Living where I do in the northern Scottish Highlands, I see no shortage of differing views on the natural world around us. A prime example – and indeed an especially important one – is the illegal persecution of birds of prey on sporting estates and, to a lesser extent, on farm and croft land by a very few who take an entirely homocentric view, in that THEIR livestock comes first and any large bird with a hooked bill (i.e. Sea Eagle and Golden Eagle) should be a dead one. And, it must be said, the RSPB (which I’ve been a member of for nearly 40 years) has done little or nothing to improve understanding and positive cooperation between different parties, and indeed its stance has often been one of provocation and arrogance. (A position our regional newspaper up here, The Northern Time, regularly reports on and attracts a good number of subsequent letters about the same.)
As an incomer to the area I live in, I’m very mindful that there are times when it’s just best to keep my mouth shut. But certainly not all of the time and certainly not when I see an opportunity to make a positive difference. Just such an opportunity has emerged in the last year or so, as the local estate’s gamekeeper became a neighbour when he and his family moved into the house opposite to ours. I get on with him pretty well, think he’s a good guy, and as I’ve got to know him better I’ve increasingly learnt that our views on wildlife aren’t so different after all. But it gets better than that, because I’m about to embark on a long-term project with him which will, all being well, see the reintroduction of Grey Partridge to croft and farmland which forms much of ground at the base of our strath.
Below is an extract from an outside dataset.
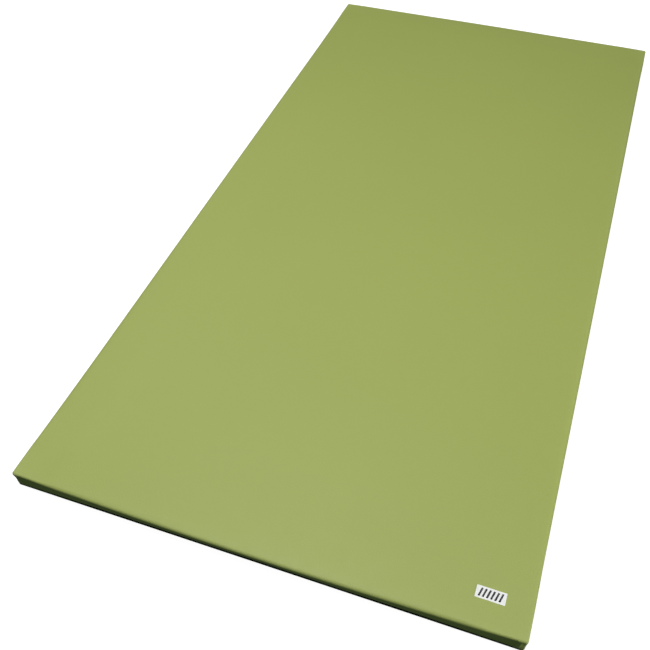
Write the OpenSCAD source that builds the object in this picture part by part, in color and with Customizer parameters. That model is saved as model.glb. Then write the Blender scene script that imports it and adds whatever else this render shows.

It’s still early days on the project, but we’re due to meet in the new year to agree a strategy and plan on just how we’re going to make it happen – a key part of which will need to be the planting of significant amounts of Hawthorn hedgerow along field boundaries. And when that happens, it won’t of course just be for the benefit of the reintroduced Grey Partridge, but a host of other bird species from nesting Whitethroats to migrant Fieldfares.
So bring it on - both the exciting project and two unilkely parties working together for the common good of nature.